2. The method of claim 1, wherein the song is selected and recognized from an audio signal representing the first 2-20 seconds of the user's playing.
3. The method of claim 1, wherein additionally musical notation of the tonal content metadata is provided by displaying to the user.
4. The method of claim 3, wherein only a part of the music notation is provided at a time wherein the provided part is chosen based on the estimated user position or the play position of the backing track, or a combination of both.
5. The method of claim 1, wherein additionally calculating an estimate of how precise the estimated play position is temporally.
6. The method of claim 5, wherein if the precision is above and/or under a predetermined threshold, playing a backing track which is temporally more “fuzzy” or smooth, without very accentuated attack points or chords and when the estimated precision of the play position increases, cross-fading from the first backing track to another backing track that contains more accentuated and temporally precise information.
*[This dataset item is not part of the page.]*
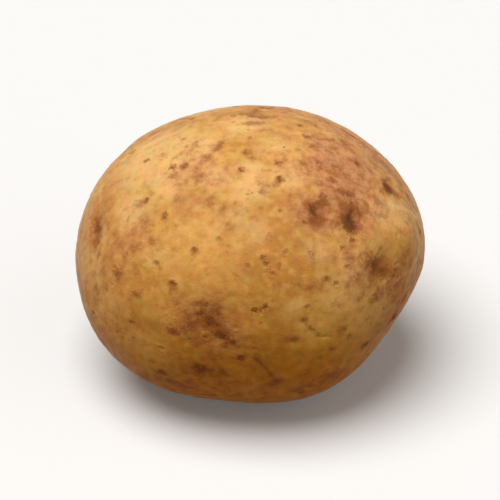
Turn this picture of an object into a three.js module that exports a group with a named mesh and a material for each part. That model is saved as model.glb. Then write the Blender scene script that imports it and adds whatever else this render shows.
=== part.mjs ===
// A baby potato: one small, waxy, yellow-skinned tuber, washed and lying on its flattest side.
//
// Millimetres, +Z up. The origin is on the surface that the tuber rests on, under the middle of
// its bounding box. The longest axis lies along X, with the rose end, where the eyes crowd
// together, towards +X and the stolon scar of the heel end towards -X.
//
// The skin is one closed surface. A unit ball is stretched to the tuber's length, breadth and
// height, then broad swells and hollows, the eyes and the scar move it in or out, and the lowest
// part is pressed flat where the tuber rests.
import * as THREE from "three";
import { mergeVertices } from "three/addons/utils/BufferGeometryUtils.js";

// Driving dimensions, in millimetres.
const LENGTH = 41.8;
const BREADTH = 38;
const HEIGHT = 33.2; // before the resting flat takes a little off
const FLAT_DEPTH = 0.45; // how much of the underside the resting flat takes off
const FLAT_SHOULDER = 0.6; // the height over which the flat rounds up into the flank
const FACE_SEGMENTS = 24; // quads along each edge of the cube that the ball is made from

const HALF = new THREE.Vector3(LENGTH / 2, BREADTH / 2, HEIGHT / 2);
const MEAN_RADIUS = (LENGTH + BREADTH + HEIGHT) / 6;

// A place on the skin is a bearing, in degrees anticlockwise from +X as seen from above, and a
// rise, in degrees above the middle, both on the unit ball.

// Broad forms: each lifts (+) or sinks (-) the skin by `height` mm, fading over `spread` degrees.
const FORMS = [
  { bearing: 65, rise: 45, spread: 20, height: 0.3 }, // full shoulder above the rose end
  { bearing: -22, rise: -26, spread: 18, height: -1.1 }, // flattened cheek below the rose end
  { bearing: -21, rise: 25, spread: 9, height: 0.8 }, // blunt bud that ends the tuber
  { bearing: 150, rise: 30, spread: 24, height: 0.4 }, // blunt heel end, above
  { bearing: -145, rise: -33, spread: 24, height: 1.8 }, // blunt heel end, below
  { bearing: 100, rise: -6, spread: 28, height: -0.7 }, // shallow dent along the back
  { bearing: -60, rise: -42, spread: 18, height: 1.1 }, // swelling low on the front
];

// Eyes: a pit `long` mm along the tuber and `wide` mm across it, `deep` mm deep, under a low brow
// on the side of the heel end.
const EYES = [
  { bearing: -39, rise: 41, long: 1.1, wide: 1.3, deep: 0.6, brow: 0.1 },
  { bearing: -56, rise: 48, long: 1.2, wide: 1.5, deep: 0.28, brow: 0.08 },
  { bearing: -39, rise: 19, long: 1.7, wide: 2.2, deep: 0.6, brow: 0.12 },
  { bearing: -5, rise: 38, long: 0.9, wide: 1.2, deep: 0.35, brow: 0.06 },
  { bearing: -103, rise: 9, long: 2.0, wide: 2.6, deep: 0.38, brow: 0.1 },
  { bearing: -165, rise: 24, long: 1.3, wide: 2.6, deep: 0.45, brow: 0.12 },
  { bearing: 80, rise: 69, long: 1.5, wide: 2.6, deep: 0.4, brow: 0.14 },
  { bearing: 34, rise: 2, long: 1.4, wide: 2.3, deep: 0.5, brow: 0.14 },
  { bearing: 128, rise: 22, long: 1.6, wide: 2.8, deep: 0.45, brow: 0.14 },
  { bearing: 12, rise: -42, long: 1.3, wide: 2.0, deep: 0.45, brow: 0.12 },
  { bearing: -178, rise: -48, long: 1.5, wide: 2.6, deep: 0.4, brow: 0.12 },
  { bearing: 92, rise: -36, long: 1.4, wide: 2.4, deep: 0.4, brow: 0.12 },
];

// The scar where the stolon broke away: a small round pit with a raised collar.
const SCAR = { bearing: 174, rise: -7, radius: 1.3, deep: 0.7, collar: 0.22 };

const TO_ROSE_END = new THREE.Vector3(1, 0, 0);

function placeOnBall({ bearing, rise }) {
  const polar = THREE.MathUtils.degToRad(90 - rise);
  const turn = THREE.MathUtils.degToRad(bearing);
  return new THREE.Vector3(
    Math.sin(polar) * Math.cos(turn),
    Math.sin(polar) * Math.sin(turn),
    Math.cos(polar),
  );
}

// A broad form as a function of a point on the ball.
function broadForm(form) {
  const middle = placeOnBall(form);
  const spread = THREE.MathUtils.degToRad(form.spread);
  return (ball) => form.height * Math.exp((ball.dot(middle) - 1) / spread ** 2);
}

// A pit or scar as a function of a point on the ball, measured in millimetres along the tuber
// and across it. Nothing reaches the far side of the ball.
function localRelief(place, relief) {
  const middle = placeOnBall(place);
  const across = new THREE.Vector3().crossVectors(middle, TO_ROSE_END).normalize();
  const along = new THREE.Vector3().crossVectors(across, middle);
  return (ball) =>
    ball.dot(middle) < 0
      ? 0
      : relief(ball.dot(along) * MEAN_RADIUS, ball.dot(across) * MEAN_RADIUS);
}

function eyeRelief(eye) {
  return localRelief(eye, (along, across) => {
    const pit = Math.exp(-((along / eye.long) ** 2) - (across / eye.wide) ** 2);
    const bend = (0.25 * across ** 2) / eye.wide; // the brow curves round the pit
    const fromBrow = along + 1.5 * eye.long - bend;
    const brow = Math.exp(-((fromBrow / eye.long) ** 2) - (across / (1.4 * eye.wide)) ** 2);
    return eye.brow * brow - eye.deep * pit;
  });
}

function scarRelief(scar) {
  return localRelief(scar, (along, across) => {
    const distance = Math.hypot(along, across) / scar.radius;
    return scar.collar * Math.exp(-((distance - 1.5) ** 2) * 4) - scar.deep * Math.exp(-(distance ** 2));
  });
}

const RELIEFS = [...FORMS.map(broadForm), ...EYES.map(eyeRelief), scarRelief(SCAR)];

// The skin's point over a point of the unit ball.
function skinPoint(ball) {
  const point = ball.clone().multiply(HALF);
  const outward = ball.clone().divide(HALF).normalize();
  const lift = RELIEFS.reduce((sum, relief) => sum + relief(ball), 0);
  return point.addScaledVector(outward, lift);
}

// A cube's surface puffed out to a ball, with its squares kept nearly even.
function ballGeometry(segments) {
  const box = new THREE.BoxGeometry(2, 2, 2, segments, segments, segments);
  box.deleteAttribute("normal");
  box.deleteAttribute("uv");
  const ball = mergeVertices(box);
  const position = ball.getAttribute("position");
  const corner = new THREE.Vector3();
  for (let i = 0; i < position.count; i++) {
    corner.fromBufferAttribute(position, i);
    corner.set(...corner.toArray().map((c) => Math.tan((c * Math.PI) / 4))).normalize();
    position.setXYZ(i, ...corner);
  }
  return ball;
}

// Height above the resting flat: nothing below it, and a rounded shoulder just above it.
function pressedHeight(height) {
  if (height <= 0) return 0;
  if (height < FLAT_SHOULDER) return height ** 2 / (2 * FLAT_SHOULDER);
  return height - FLAT_SHOULDER / 2;
}

function tuberGeometry() {
  const geometry = ballGeometry(FACE_SEGMENTS);
  const position = geometry.getAttribute("position");
  const point = new THREE.Vector3();
  for (let i = 0; i < position.count; i++) {
    point.fromBufferAttribute(position, i);
    position.setXYZ(i, ...skinPoint(point));
  }
  geometry.computeBoundingBox();
  const middle = geometry.boundingBox.getCenter(new THREE.Vector3());
  const flat = geometry.boundingBox.min.z + FLAT_DEPTH;
  geometry.translate(-middle.x, -middle.y, -flat);
  for (let i = 0; i < position.count; i++) {
    position.setZ(i, pressedHeight(position.getZ(i)));
  }
  geometry.computeVertexNormals();
  return geometry;
}

const skin = new THREE.MeshStandardMaterial({ color: 0xd0a05c, roughness: 0.5, metalness: 0 });

const potato = new THREE.Mesh(tuberGeometry(), skin);
potato.name = "potato";

const part = new THREE.Group();
part.add(potato);

export default part;
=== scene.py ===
"""A baby potato on a pale floor: the fine skin, its eyes, lenticels and stains, and the studio."""

import bpy
import numpy as np
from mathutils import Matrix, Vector


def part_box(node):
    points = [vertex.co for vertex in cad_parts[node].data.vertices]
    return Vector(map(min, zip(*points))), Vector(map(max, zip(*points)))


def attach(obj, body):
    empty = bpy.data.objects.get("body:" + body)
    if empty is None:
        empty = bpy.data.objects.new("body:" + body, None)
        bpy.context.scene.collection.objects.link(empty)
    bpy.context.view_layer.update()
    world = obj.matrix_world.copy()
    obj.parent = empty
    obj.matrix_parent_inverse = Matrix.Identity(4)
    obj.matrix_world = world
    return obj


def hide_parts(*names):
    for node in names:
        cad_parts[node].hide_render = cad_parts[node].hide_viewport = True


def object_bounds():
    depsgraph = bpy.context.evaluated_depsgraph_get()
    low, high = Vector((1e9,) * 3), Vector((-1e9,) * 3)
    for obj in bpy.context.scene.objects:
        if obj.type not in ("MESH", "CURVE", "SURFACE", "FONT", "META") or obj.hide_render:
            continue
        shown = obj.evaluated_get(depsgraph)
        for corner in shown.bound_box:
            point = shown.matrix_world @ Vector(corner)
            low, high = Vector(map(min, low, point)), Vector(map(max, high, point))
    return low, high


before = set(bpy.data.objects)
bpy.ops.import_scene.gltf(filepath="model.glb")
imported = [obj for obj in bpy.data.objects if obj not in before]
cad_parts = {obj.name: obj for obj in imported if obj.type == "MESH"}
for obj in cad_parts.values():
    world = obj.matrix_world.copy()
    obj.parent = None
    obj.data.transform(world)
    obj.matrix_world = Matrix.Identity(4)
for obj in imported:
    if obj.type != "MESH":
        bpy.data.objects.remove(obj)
cad_low, cad_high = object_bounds()

# ---------------------------------------------------------------------------------------------
# The tuber. One small waxy potato, grown in one piece: firm flesh under a thin skin, with a blunt
# rose end towards +X, where the eyes crowd together, and a heel end towards -X, where the stolon
# broke away. The surface is a ball that is stretched, swelled, hollowed and pressed flat below.
# ---------------------------------------------------------------------------------------------

MM = 0.001  # in metres

# The solid's own forms, in millimetres and degrees. A place on the skin is a bearing,
# anticlockwise from +X as seen from above, and a rise above the middle, both on a unit ball.
LENGTH, BREADTH, HEIGHT = 41.8, 38.0, 33.2
FLAT_DEPTH = 0.45  # how much of the underside the resting flat takes off
FLAT_SHOULDER = 0.6  # the height over which the flat rounds up into the flank
HALF = np.array([LENGTH, BREADTH, HEIGHT]) / 2
MEAN_RADIUS = HALF.mean()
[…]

7. The method of claim 1, wherein the reliability is estimated separately for the estimated tempo and for the estimated play position.
8. The method of claim 1, wherein continuing to track the user tempo and playing position after the backing track playback has started, which is used to continuously adapt the backing track tempo and playing position to the tempo and playing position of the user.
9. The method of claim 1, wherein user play position estimation is done at least partly based on detecting chord changes in the real-time audio signal of the user's playing.
10. The method of claim 1, wherein the activity is determined using measurements of the real-time audio signal, wherein the measurements are at least partly based on detecting clearly tonal sounds.
11. The method of claim 1, wherein the activity is determined using measurements of the real-time audio signal, wherein the measurements are at least partly based on the stability of the pitches audible in the performance audio.
12. The method of claim 1, wherein the estimation of activity is at least partly based on temporal regularity of the timing of attack points of sounds in the real-time audio signal.
13. (canceled)
14. A system comprising a processing entity arranged to at least store, provide and process information to execute the method of claim 1.
15. A non-transitory computer readable medium, comprising computer executable program code which when executed by at least one processor causes an apparatus at least to perform the method of claim 1.
16. The method of claim 1, further comprising providing musical notation of the tonal content metadata to a user.
17. The method of claim 16, wherein the selecting is performed by the user.
18. The method of claim 2, wherein additionally musical notation of the tonal content metadata is provided by displaying to the user.
19. The method of claim 18, wherein only a part of the music notation is provided at a time wherein the provided part is chosen based on the estimated user position or the play position of the backing track, or a combination of both.
20. The method of claim 6, wherein the more accentuated and temporally precise information comprises percussive sounds and accentuated chord changes.